Saturday's passage of the Stupak amendment did not surprise Johnson, who said recent polling
shows a majority of Americans opposes federal funding for abortion, but the amendment's approval seemed to stun Democrats on the other side of the issue and send pro-choice forces scrambling into action by the next morning.
Cecile Richards, the president of the Planned Parenthood Action Fund, sent out an urgent alert to members. "Yesterday was brutal," she wrote. "While there are some who are satisfied with the health care reform bill that passed in the House of Representatives late Saturday night, I am not one of them." She described the Stupak amendment as a "ban on abortion" and urged members to mobilize for the fight that lies ahead in the Senate, where a number of moderate Democrats are waiting with 40 Republicans to take it up.
Senate Majority Leader Harry Reid, himself pro-life, has not revealed the specifics of the bill that he negotiated with the White House and his Senate committee chairmen, but his spokesman, Jim Manley, indicated Monday that the abortion language has not been settled. "We are still working on our bill, and have lots of loose ends to tie up. This is one of them," he said of the abortion language. "We will be talking to our caucus about this and other issues in the days ahead as we work on bringing a bill to the Senate floor."
Activists familiar with the issue expect amendments on federal funding of abortion to be a part of the Senate debate. Sen.
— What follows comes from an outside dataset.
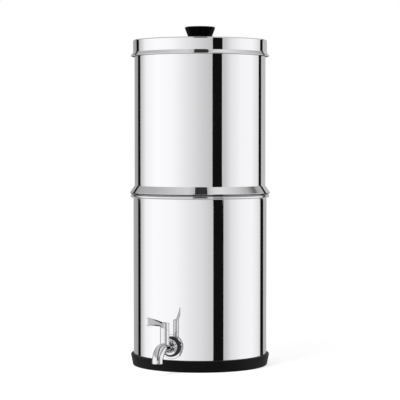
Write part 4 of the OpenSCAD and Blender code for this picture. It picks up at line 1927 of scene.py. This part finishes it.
@dataclass
class Studio:
    """White room with dark upright flags beside the lamps, and a pale floor.

    Attributes:
        eye: The camera, from whose direction azimuths are counted, in degrees to the right.
        high_walls: Azimuth and level of the walls that the upper chamber shows.
        low_walls: The same for the lower chamber.
        ceiling: Place across and level of the ceiling at a height of 1.
        ceiling_w: Width that those places are taken from.
        lowest: Rise under which the ceiling's places no longer move out.
        flags: The flags beside the lamps.
        flag_grey: Their level.
        seam: Rise of a direction below which the lower walls start.
        flag_foot: Rise from which the flags lean.
        walls_end: Rises between which the walls pass into the ceiling.
        floor_start: Rises between which the walls pass into the floor.
        floor_grey: Level of the floor in reflections.
        boom: Places across and along that the camera's boom covers on the ceiling.
        boom_rise: Rise of a direction above which it shows.
        rig: Azimuths, and rises above and below the level, that the camera's stand covers.
        rig_grey: Their colour.
        floor_side: Half the side of the floor, in metres.
        floor_pale: Colour of the floor to the camera.
        floor_glow: What keeps it white there.
        floor_plain: Its colour to the filter.
        floor_drop: How far it lies under the filter, in metres.
    """

    eye: PhotoCamera
    high_walls: Sequence[Point] = (
        *((-180.0, 0.5), (-142.0, 0.36), (-125.0, 0.6), (-108.0, 1.0), (-82.0, 1.12), (-49.0, 1.07)),
        *((-20.0, 0.87), (1.0, 0.72), (22.0, 0.6), (43.0, 0.62), (55.0, 0.87), (75.0, 1.03)),
        *((100.0, 1.06), (118.0, 0.87), (136.0, 0.55), (180.0, 0.58)),
    )
    low_walls: Sequence[Point] = (
        *((-180.0, 0.52), (-138.0, 0.37), (-121.0, 0.58), (-108.0, 1.0), (-87.0, 1.1), (-42.0, 1.05)),
        *((-18.0, 0.91), (2.0, 0.81), (22.0, 0.65), (44.0, 0.58), (55.0, 0.84), (75.0, 1.01)),
        *((100.0, 1.05), (118.0, 0.91), (140.0, 0.49), (180.0, 0.52)),
    )
    ceiling: Sequence[Point] = (
        *((-1.6, 0.36), (-1.25, 0.48), (-1.05, 0.5), (-0.5, 0.66), (-0.25, 0.7), (-0.15, 0.56)),
        *((0.18, 0.53), (0.25, 0.68), (0.336, 0.77), (0.48, 0.81), (0.85, 0.66), (1.09, 0.47)),
        *((1.25, 0.17), (1.3, 0.16), (1.35, 0.36), (1.6, 0.36)),
    )
    ceiling_w: float = 4.0
    lowest: float = 0.05
    flags: Sequence[Flag] = (
        Flag((-140.6, -129.0), (-134.9, -124.3), -60.0),
        Flag((21.5, 38.7), (22.6, 40.7), 0.0),
        Flag((125.2, 136.1), (127.9, 141.6), 57.0),
    )
    flag_grey: float = 0.006
    seam: float = -0.036
    flag_foot: float = 0.05
    walls_end: Point = (0.34, 0.5)
    floor_start: Point = (-0.3, -0.55)
    floor_grey: float = 0.45
    boom: tuple[Point, Point] = ((-0.112, 0.164), (-0.6, 0.58))
    boom_rise: float = 0.5
    rig: tuple[Point, Point, Point] = ((-12.4, 13.4), (0.13, 0.866), (-0.5, -0.15))
    rig_grey: tuple[float, float, float, float] = (0.033, 0.033, 0.035, 1.0)
    floor_side: float = 14.0
    floor_pale: float = 0.6
    floor_glow: float = 0.68
    floor_plain: float = 0.8
    floor_drop: float = 0.0002

    def world(self) -> None:
        """Makes the light that comes from all round, brighter and darker by direction."""
        world = bpy.data.worlds.new("Studio")
        bpy.context.scene.world = world
        world.use_nodes = True
        sky = Sky(world.node_tree)
        sky.tree.nodes.clear()
        ray = sky.node("ShaderNodeTexCoord").outputs["Generated"]
        across = sky.vector("DOT_PRODUCT", ray, self.eye.right())
        along = sky.vector("DOT_PRODUCT", ray, self.eye.toward())
        up = sky.node("ShaderNodeSeparateXYZ", {0: ray}).outputs[2]
        azimuth = sky.math("ARCTAN2", across, along)
        turned = sky.math("MULTIPLY", azimuth, 180 / math.pi)
        walls = self.walls(sky, azimuth, turned, up)
        safe = sky.math("MAXIMUM", up, self.lowest)
        over_x, over_y = (sky.math("DIVIDE", way, safe) for way in (across, along))
        stops = [(place / self.ceiling_w + 0.5, level) for place, level in self.ceiling]
        ceiling = sky.ramp(sky.math("MULTIPLY_ADD", over_x, 1 / self.ceiling_w, 0.5), stops)
        sides = [sky.between(over, *span) for over, span in zip((over_x, over_y), self.boom)]
        overhead = sky.math("GREATER_THAN", up, self.boom_rise)
        boom = sky.math("MULTIPLY", sky.math("MULTIPLY", *sides), overhead)
        spans = [sky.between(up, *rises) for rises in self.rig[1:]]
        rig = sky.math("MULTIPLY", sky.between(turned, *self.rig[0]), sky.math("MAXIMUM", *spans))
        room = sky.over(sky.eased(up, *self.walls_end), walls, ceiling)
        room = sky.over(sky.eased(up, *self.floor_start), room, self.floor_grey)
        room = sky.over(sky.math("MAXIMUM", rig, boom), room, self.rig_grey)
        lit = sky.out("ShaderNodeBackground", {0: room, 1: 1.0})
        seen = sky.out("ShaderNodeBackground", {0: (1, 1, 1, 1), 1: 1.0})
        path = sky.node("ShaderNodeLightPath").outputs["Is Camera Ray"]
        sky.node("ShaderNodeOutputWorld", {0: sky.out("ShaderNodeMixShader", {0: path, 1: lit, 2: seen})})

    def walls(self, sky: Sky, azimuth: NodeSocket, turned: NodeSocket, up: NodeSocket) -> NodeSocket:
        """Adds the walls with their flags.

        Args:
            sky: The tree.
            azimuth: Azimuth of the direction in radians.
            turned: The same in degrees.
            up: Rise of the direction.

        Returns:
            Their light.
        """
        share = sky.math("MULTIPLY_ADD", azimuth, 1 / (2 * math.pi), 0.5)
        sunk = sky.math("LESS_THAN", up, self.seam)
        high_stops, low_stops = (
            [((a + 180) / 360, level) for a, level in wall] for wall in (self.high_walls, self.low_walls)
        )
        walls = sky.over(sunk, sky.ramp(share, high_stops), sky.ramp(share, low_stops))
        rise = sky.math("MAXIMUM", sky.math("SUBTRACT", up, self.flag_foot), 0.0)
        for flag in self.flags:
            pairs = zip(flag.high, flag.low)
            edges = [sky.math("MULTIPLY_ADD", sunk, low - high, high) for high, low in pairs]
            covered = sky.between(sky.math("MULTIPLY_ADD", rise, -flag.lean, turned), *edges)
            walls = sky.over(covered, walls, self.flag_grey)
        return walls

    def floor(self) -> None:
        """Makes the pale floor, which stays white to the camera and keeps the filter's shadow."""
        mesh = bpy.data.meshes.new("Floor")
        side = self.floor_side
        square = [(-side, -side, 0), (side, -side, 0), (side, side, 0), (-side, side, 0)]
        mesh.from_pydata(square, [], [(0, 1, 2, 3)])
        floor = placed("Floor", mesh)
        floor.location.z = -self.floor_drop
        floor.visible_glossy = False
        material = bpy.data.materials.new("Floor")
        material.use_nodes = True
        kit = NodeKit(material.node_tree)
        kit.tree.nodes.clear()
        tones = [(tone, tone, tone, 1) for tone in (self.floor_pale, self.floor_plain)]
        pale, plain = (kit.out("ShaderNodeBsdfDiffuse", {0: tone}) for tone in tones)
        glow = kit.out("ShaderNodeEmission", {1: self.floor_glow})
        seen = kit.out("ShaderNodeAddShader", {0: pale, 1: glow})
        path = kit.node("ShaderNodeLightPath").outputs["Is Camera Ray"]
        mixed = kit.out("ShaderNodeMixShader", {0: path, 1: plain, 2: seen})
        kit.node("ShaderNodeOutputMaterial", {0: mixed})
        mesh.materials.append(material)

    def build(self) -> None:
        """Makes the room, the floor and the lamp."""
        bpy.context.scene.view_settings.view_transform = "Standard"
        self.world()
        self.floor()
        Lamp().build(self.eye)


def main() -> None:
    """Builds the studio and the filter."""
    logging.basicConfig(level=logging.INFO, format="%(message)s")
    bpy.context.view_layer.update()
    eye = PhotoCamera()
    eye.build()
    Studio(eye).build()
    for unit in (LowerUnit(), UpperShell(), LidUnit(), Tap(), Elements()):
        unit.build()
        LOG.info("built %s", type(unit).__name__)


if __name__ == "__main__":
    main()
Orrin Hatch offered two amendments during his committee's mark-ups of health care reform, and senators, including Democrat Ben Nelson of Nebraska (pictured), have already spoken out on the issue. Nelson's spokesman described the senator Monday as "strongly pro-life" and said it would be "highly unlikely he would support a bill that doesn't clearly prohibit federal dollars from going to abortion."
Nelson and his fellow moderates, including Casey, Mark Pryor (D-Ark), and Claire McCaskill (D-Mo.), are sure to be bombarded by phone calls and e-mails from activists and advocates on both sides of the issue. In addition to Planned Parenthood's call for members to contact the White House, Ted Miller, communications director for NARAL Pro-Choice America, said, "Our ultimate goal is to defeat the Stupak-Pitts abortion ban."
Where President Obama stands on the Stupak amendment is not entirely clear. Although he said in his speech to a joint session of Congress in September that no federal funding would go toward paying for abortions, he told ABC's Jake Tapper Tuesday morning, "There needs to be some more work before we get to the point where we're not changing the status quo" with the Stupak amendment.
Kristin Day, the executive director of Democrats for Life of America
, said the overall increase in the number of pro-life Democrats in the House and Senate is encouraging, but, "This fight on abortion was not productive. We should figure out how to have this conversation within our own party."
The Senate's health care bill, including abortion-related amendments, has not yet been finalized.